Sitting atop the “Hit Line Survey” at WCOL fifty years ago today was “You’ve Lost That Lovin’ Feelin’.”

From Ohio we head to Newport News, Virginia, where WGH releases its “Original Official Top Thirty,” which includes at No. 13 Del Shannon’s “Keep Searchin’ (We’ll Follow The Sun).” Blessed with a great organ break and Shannon’s unearthly wails at the end, the record would go to No. 9 in the Hot 100. Sitting at No. 15 in Newport News that week fifty years ago was the Animals’ “Boom Boom,” in which Eric Burdon and his pals take on John Lee Hooker and, almost inevitably, come up wanting. The record stalled at No. 43 in Billboard.

Perched at No. 1 in WGH’s “Original Official Top Thirty” fifty years ago was “Mr. Lonely” by Bobby Vinton.

From the East Coast we jump to the West Coast and the “Top Sixty Tune-Dex” offered by Los Angeles’ KRLA. At No. 13, we find “Willow Weep For Me” by Chad & Jeremy, a soft rock duo from England. Squishy by even Chad & Jeremy standards, “Willow” would peak at No. 15 in Billboard. And at No. 15, we find British MOR singers Matt Monro with “Walk Away,” a song telling a lover to move on for her own good. It went to No. 23 in Billboard.

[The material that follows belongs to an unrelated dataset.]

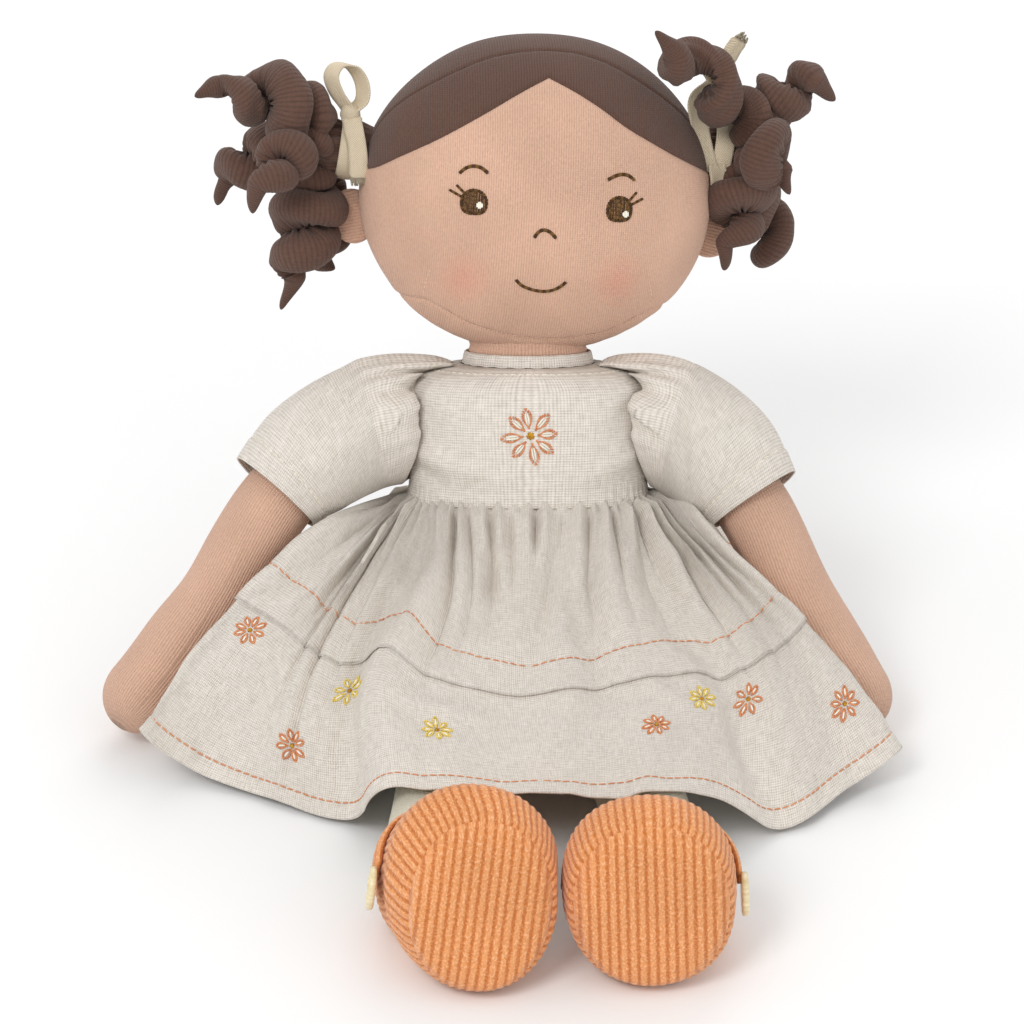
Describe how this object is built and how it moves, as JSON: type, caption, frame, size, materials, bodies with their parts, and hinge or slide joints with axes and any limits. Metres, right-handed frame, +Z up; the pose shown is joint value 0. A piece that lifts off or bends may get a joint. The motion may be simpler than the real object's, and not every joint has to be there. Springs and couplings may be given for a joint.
{
  "type": "rag doll",
  "caption": "Seated soft rag doll with stuffed curls in bunches, a puff-sleeved linen dress with a gathered skirt, rib-knit legs and corduroy bar shoes.",
  "frame": {"origin": "middle of the flat under the seat, on the surface that the doll sits on", "axes": "+Z up, the doll faces -Y, its own left is +X"},
  "size_m": [0.2644, 0.3243, 0.2192],
  "materials": {
    "jersey_skin": "fine cotton jersey, matt",
    "jersey_hair": "fine brown cotton jersey, matt",
    "stuffing": "polyester stuffing",
    "linen": "washed linen weave, matt",
    "twill_tape": "cotton twill tape, matt",
    "rib_tights": "fine rib knit, matt",
    "corduroy": "cotton corduroy with raised wales",
    "button": "satin"
  },
  "bodies": {
    "torso": {"torso_skin": "jersey_skin", "torso_filling": "stuffing", "dress_bodice": "linen", "dress_neckband": "linen", "back_button_top": "button", "back_button_bottom": "button", "right_sleeve": "linen", "left_sleeve": "linen", "skirt_back": "linen"},
    "neck": {"neck": "jersey_skin"},
    "head": {"head_filling": "stuffing", "hair_back_panel": "jersey_hair", "hair_front_panel": "jersey_hair", "face_panel": "jersey_skin", "chin_panel": "jersey_skin", "right_ear": "jersey_skin", "left_ear": "jersey_skin"},
    "right_bunch": {"right_bunch_root": "jersey_hair", "right_hair_tape": "twill_tape", "right_tape_bow": "twill_tape", "right_curl_1": "jersey_hair", "right_curl_2": "jersey_hair", "right_curl_3": "jersey_hair", "right_curl_4": "jersey_hair", "right_curl_5": "jersey_hair"},
    "right_arm": {"right_arm_skin": "jersey_skin", "right_arm_filling": "stuffing"},
    "right_leg": {"right_leg_skin": "rib_tights", "right_leg_filling": "stuffing", "right_shoe_upper": "corduroy", "right_shoe_sole": "corduroy", "right_foot_filling": "stuffing", "right_strap_base": "corduroy"},
    "right_strap": {"right_strap_tab": "corduroy", "right_shoe_button": "button"},
    "left_bunch": {"left_bunch_root": "jersey_hair", "left_hair_tape": "twill_tape", "left_tape_bow": "twill_tape", "left_curl_1": "jersey_hair", "left_curl_2": "jersey_hair", "left_curl_3": "jersey_hair", "left_curl_4": "jersey_hair", "left_curl_5": "jersey_hair"},
    "left_arm": {"left_arm_skin": "jersey_skin", "left_arm_filling": "stuffing"},
    "left_leg": {"left_leg_skin": "rib_tights", "left_leg_filling": "stuffing", "left_shoe_upper": "corduroy", "left_shoe_sole": "corduroy", "left_foot_filling": "stuffing", "left_strap_base": "corduroy"},
    "left_strap": {"left_strap_tab": "corduroy", "left_shoe_button": "button"},
    "skirt_front": {"skirt_front": "linen"}
  },
  "joints": [
    {"name": "neck_bend", "type": "hinge", "parent": "torso", "child": "neck", "pos_m": [0, 0.03831, 0.10525], "axis": [1, 0, 0], "range_deg": [-9, 8], "deforming": ["neck"]},
    {"name": "head_turn", "type": "hinge", "parent": "neck", "child": "head", "pos_m": [0, 0.03831, 0.10525], "axis": [0, 0.342, 0.9397], "range_deg": [-35, 35]},
    {"name": "right_bunch_swing", "type": "hinge", "parent": "head", "child": "right_bunch", "pos_m": [-0.05641, 0.06106, 0.16957], "axis": [-0.0897, 0.9366, -0.3388], "range_deg": [0, 20], "deforming": ["right_bunch_root"]},
    {"name": "left_bunch_swing", "type": "hinge", "parent": "head", "child": "left_bunch", "pos_m": [0.06195, 0.0699, 0.16358], "axis": [0.0897, -0.9366, 0.3388], "range_deg": [0, 12], "deforming": ["left_bunch_root"]},
    {"name": "right_arm_raise", "type": "hinge", "parent": "torso", "child": "right_arm", "pos_m": [-0.03413, 0.03147, 0.0901], "axis": [0, 1, 0], "range_deg": [0, 60], "deforming": ["right_sleeve"]},
    {"name": "left_arm_raise", "type": "hinge", "parent": "torso", "child": "left_arm", "pos_m": [0.03413, 0.03147, 0.0901], "axis": [0, -1, 0], "range_deg": [0, 60], "deforming": ["left_sleeve"]},
    {"name": "right_hip", "type": "hinge", "parent": "torso", "child": "right_leg", "pos_m": [-0.023, -0.01815, 0.0116], "axis": [1, 0, 0], "range_deg": [0, 60]},
    {"name": "left_hip", "type": "hinge", "parent": "torso", "child": "left_leg", "pos_m": [0.024, -0.01815, 0.0116], "axis": [1, 0, 0], "range_deg": [0, 60]},
    {"name": "skirt_lift", "type": "hinge", "parent": "torso", "child": "skirt_front", "pos_m": [0, -0.006, 0.06805], "axis": [1, 0, 0], "range_deg": [-40, 0], "deforming": ["skirt_front", "skirt_back"]},
    {"name": "right_strap_open", "type": "hinge", "parent": "right_leg", "child": "right_strap", "pos_m": [-0.01643, -0.14796, 0.03916], "axis": [-0.131, 0.3401, -0.9312], "range_deg": [0, 80]},
    {"name": "left_strap_open", "type": "hinge", "parent": "left_leg", "child": "left_strap", "pos_m": [0.03601, -0.14728, 0.03933], "axis": [-0.032, -0.4151, 0.9092], "range_deg": [0, 80]}
  ]
}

The No. 1 record on the “Top Sixty Tune-Dex” fifty years ago today was, as it was in Columbus, the Righteous Brothers’ “You’ve Lost That Lovin’ Feelin’.”

Well, with the No. 13s and the No. 15s, we have a wide range of records to consider for our Saturday morning listening. Most of them are relatively unfamiliar to me, which only serves to show that there is a limit to how much back-filling can take place. As 1965 began, I was eleven, and I was still four to five years away from digging deeply into the Top 40 and a good twenty years away from beginning any serious effort to know and understand what came before 1969.

In any case, we have some intriguing choices for our Saturday morning listening, and I think we’ll go with a cool organ break followed by unearthly wails and make Del Shannon’s “Keep Searchin’ (We’ll Follow The Sun)” today’s Saturday Single.